- **Structured object records**:
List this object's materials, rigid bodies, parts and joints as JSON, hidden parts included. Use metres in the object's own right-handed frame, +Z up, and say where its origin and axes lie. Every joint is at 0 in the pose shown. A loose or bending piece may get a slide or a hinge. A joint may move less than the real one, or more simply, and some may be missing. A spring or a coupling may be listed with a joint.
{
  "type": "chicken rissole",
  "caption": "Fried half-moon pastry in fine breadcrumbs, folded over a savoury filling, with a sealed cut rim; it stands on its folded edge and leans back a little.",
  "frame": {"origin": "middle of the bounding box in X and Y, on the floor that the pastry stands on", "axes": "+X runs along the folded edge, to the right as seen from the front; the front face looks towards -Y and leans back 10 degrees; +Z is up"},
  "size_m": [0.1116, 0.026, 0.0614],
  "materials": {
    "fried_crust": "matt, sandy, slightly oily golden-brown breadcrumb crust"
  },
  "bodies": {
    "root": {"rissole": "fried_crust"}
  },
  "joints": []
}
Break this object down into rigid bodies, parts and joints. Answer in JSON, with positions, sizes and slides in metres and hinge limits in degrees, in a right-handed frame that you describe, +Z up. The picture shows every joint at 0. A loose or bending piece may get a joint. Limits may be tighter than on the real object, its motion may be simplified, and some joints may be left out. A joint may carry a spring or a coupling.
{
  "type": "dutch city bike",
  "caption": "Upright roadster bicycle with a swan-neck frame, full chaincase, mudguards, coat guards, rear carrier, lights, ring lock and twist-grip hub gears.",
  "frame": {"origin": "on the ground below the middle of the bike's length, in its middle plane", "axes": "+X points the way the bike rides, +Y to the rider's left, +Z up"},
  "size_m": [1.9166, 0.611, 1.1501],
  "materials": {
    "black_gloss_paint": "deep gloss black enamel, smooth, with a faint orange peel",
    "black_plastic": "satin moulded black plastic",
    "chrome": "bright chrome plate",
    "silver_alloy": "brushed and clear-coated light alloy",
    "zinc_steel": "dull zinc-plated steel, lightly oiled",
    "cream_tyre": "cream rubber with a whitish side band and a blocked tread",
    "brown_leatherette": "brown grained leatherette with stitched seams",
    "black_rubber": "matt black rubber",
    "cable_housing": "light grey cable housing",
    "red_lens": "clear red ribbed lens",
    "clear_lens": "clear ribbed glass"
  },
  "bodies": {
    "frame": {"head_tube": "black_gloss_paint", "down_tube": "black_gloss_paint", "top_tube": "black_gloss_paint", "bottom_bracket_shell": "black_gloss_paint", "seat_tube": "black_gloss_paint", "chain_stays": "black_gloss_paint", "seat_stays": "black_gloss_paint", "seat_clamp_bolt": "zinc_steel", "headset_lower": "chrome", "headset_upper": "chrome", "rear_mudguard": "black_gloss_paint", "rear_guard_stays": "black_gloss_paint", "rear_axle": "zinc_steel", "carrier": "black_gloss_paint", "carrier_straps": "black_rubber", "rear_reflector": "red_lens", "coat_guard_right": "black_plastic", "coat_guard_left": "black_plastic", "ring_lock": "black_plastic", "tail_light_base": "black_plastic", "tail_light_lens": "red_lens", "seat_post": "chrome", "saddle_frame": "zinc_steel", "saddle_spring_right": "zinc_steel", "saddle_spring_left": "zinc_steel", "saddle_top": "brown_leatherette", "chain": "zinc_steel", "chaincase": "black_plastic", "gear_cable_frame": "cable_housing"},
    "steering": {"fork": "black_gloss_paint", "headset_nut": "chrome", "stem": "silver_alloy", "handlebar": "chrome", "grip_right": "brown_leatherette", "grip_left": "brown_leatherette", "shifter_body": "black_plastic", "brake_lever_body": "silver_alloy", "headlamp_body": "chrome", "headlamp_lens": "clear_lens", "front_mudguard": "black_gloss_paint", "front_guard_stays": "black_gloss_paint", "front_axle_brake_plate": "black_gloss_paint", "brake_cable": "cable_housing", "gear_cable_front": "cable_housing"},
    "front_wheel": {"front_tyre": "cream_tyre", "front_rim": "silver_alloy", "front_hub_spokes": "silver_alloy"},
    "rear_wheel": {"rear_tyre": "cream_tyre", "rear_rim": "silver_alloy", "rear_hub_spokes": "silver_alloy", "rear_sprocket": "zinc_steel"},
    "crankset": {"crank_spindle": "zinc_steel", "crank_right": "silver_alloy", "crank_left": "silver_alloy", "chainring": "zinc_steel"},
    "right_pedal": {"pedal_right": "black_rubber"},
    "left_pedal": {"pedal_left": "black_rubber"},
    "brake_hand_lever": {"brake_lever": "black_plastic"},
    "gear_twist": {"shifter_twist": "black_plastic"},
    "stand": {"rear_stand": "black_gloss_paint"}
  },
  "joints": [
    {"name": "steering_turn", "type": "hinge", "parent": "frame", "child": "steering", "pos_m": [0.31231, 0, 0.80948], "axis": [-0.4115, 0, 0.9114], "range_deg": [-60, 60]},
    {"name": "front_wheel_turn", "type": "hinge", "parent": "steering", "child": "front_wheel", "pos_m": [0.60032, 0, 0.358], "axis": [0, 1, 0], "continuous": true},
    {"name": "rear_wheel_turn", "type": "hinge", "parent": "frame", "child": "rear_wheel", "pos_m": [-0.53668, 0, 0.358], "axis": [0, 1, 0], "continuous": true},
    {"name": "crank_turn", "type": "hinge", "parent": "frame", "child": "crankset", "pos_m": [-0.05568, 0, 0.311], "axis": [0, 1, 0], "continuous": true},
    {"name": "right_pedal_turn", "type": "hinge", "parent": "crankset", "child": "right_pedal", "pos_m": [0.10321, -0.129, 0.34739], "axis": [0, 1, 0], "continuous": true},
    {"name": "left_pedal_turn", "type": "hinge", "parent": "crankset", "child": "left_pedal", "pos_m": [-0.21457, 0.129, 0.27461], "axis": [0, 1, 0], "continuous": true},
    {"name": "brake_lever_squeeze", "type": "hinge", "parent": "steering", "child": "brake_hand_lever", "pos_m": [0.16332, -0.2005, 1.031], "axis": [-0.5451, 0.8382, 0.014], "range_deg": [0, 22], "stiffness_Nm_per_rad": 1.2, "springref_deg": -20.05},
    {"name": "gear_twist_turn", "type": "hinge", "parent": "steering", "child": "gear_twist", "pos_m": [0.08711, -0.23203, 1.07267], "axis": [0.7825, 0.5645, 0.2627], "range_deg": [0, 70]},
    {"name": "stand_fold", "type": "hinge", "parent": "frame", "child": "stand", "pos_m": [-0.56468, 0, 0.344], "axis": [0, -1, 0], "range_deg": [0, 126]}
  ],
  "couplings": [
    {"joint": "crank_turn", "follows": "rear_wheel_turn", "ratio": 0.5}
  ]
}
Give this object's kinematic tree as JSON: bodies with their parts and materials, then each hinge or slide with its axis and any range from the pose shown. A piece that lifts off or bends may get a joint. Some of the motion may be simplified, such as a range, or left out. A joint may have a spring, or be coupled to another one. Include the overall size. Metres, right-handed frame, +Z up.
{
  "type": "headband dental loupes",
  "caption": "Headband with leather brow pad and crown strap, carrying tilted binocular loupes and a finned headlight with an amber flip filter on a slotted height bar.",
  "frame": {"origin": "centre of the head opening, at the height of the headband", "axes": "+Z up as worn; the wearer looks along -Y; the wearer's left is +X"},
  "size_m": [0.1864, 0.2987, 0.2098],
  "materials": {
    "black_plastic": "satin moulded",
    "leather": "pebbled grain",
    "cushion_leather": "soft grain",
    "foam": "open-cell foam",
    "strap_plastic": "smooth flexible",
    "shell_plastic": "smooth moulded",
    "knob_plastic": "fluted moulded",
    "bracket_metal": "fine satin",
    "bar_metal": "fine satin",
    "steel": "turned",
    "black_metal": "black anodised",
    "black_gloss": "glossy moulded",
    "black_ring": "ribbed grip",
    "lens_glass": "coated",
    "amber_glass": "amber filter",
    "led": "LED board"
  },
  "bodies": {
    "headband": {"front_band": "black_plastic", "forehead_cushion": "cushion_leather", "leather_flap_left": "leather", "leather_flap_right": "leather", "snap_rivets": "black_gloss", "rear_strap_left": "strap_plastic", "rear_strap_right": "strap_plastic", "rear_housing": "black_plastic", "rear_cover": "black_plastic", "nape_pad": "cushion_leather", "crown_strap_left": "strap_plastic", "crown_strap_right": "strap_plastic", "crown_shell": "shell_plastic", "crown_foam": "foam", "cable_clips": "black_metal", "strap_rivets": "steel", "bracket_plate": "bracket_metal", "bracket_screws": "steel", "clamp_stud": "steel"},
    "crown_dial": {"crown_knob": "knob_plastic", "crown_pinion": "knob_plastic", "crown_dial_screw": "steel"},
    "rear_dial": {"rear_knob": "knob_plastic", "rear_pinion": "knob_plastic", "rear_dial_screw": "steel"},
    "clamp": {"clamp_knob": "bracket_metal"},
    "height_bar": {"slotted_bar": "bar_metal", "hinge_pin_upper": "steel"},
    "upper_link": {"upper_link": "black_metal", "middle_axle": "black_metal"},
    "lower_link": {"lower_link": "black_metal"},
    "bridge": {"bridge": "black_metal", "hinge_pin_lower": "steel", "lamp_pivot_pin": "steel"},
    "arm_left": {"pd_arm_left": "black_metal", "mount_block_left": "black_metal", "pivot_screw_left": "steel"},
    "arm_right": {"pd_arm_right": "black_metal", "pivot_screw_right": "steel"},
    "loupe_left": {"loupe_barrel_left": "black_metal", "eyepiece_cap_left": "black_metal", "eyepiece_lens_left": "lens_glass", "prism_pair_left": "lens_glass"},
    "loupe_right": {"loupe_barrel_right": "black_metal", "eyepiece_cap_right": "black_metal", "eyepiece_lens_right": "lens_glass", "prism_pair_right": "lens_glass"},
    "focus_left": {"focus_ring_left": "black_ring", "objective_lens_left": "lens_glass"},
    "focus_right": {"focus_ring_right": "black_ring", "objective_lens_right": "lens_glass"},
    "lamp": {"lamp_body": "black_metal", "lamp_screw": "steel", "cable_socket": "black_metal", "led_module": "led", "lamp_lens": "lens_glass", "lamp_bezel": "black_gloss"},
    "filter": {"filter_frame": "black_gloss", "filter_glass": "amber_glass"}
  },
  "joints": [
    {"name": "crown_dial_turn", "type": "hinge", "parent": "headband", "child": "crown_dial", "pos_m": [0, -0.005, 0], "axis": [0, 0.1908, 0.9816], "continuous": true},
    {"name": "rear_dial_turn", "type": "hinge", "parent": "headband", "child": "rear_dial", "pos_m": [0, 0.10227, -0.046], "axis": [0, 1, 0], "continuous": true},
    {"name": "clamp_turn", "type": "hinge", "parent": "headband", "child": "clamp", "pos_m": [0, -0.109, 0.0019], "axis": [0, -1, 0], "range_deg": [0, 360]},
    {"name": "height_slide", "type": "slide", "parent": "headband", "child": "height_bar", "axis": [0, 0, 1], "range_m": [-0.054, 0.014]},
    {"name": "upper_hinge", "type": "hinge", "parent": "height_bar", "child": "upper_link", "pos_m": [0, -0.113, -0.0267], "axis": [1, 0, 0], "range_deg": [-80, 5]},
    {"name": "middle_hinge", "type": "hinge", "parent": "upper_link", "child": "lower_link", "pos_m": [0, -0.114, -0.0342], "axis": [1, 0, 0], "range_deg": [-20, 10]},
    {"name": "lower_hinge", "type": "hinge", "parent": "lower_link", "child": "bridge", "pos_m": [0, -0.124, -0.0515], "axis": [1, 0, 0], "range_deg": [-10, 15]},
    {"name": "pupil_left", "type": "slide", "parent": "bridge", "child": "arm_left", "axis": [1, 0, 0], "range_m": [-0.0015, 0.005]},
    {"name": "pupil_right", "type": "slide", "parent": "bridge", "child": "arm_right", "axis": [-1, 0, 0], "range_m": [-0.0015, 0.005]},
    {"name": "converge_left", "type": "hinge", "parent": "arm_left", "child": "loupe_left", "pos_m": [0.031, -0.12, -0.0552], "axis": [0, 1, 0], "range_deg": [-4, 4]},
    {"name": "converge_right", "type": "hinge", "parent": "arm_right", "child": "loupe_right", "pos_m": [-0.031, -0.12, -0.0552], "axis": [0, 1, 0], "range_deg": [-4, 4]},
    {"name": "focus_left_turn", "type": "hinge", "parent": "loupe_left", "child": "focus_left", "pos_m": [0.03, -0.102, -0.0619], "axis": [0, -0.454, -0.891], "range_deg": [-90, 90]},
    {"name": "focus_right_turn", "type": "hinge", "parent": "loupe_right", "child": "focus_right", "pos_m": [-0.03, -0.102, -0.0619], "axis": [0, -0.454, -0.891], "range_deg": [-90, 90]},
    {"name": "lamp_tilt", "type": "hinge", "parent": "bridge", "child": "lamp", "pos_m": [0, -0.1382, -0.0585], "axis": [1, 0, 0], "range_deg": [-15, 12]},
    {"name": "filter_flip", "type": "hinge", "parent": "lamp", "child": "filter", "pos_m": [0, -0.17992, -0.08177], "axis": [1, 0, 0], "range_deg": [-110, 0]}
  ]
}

- **To be done**: Going through the entries above, report how many lines include the string "degrees". The number alone is the answer.

- **Answer to this exercise**: 2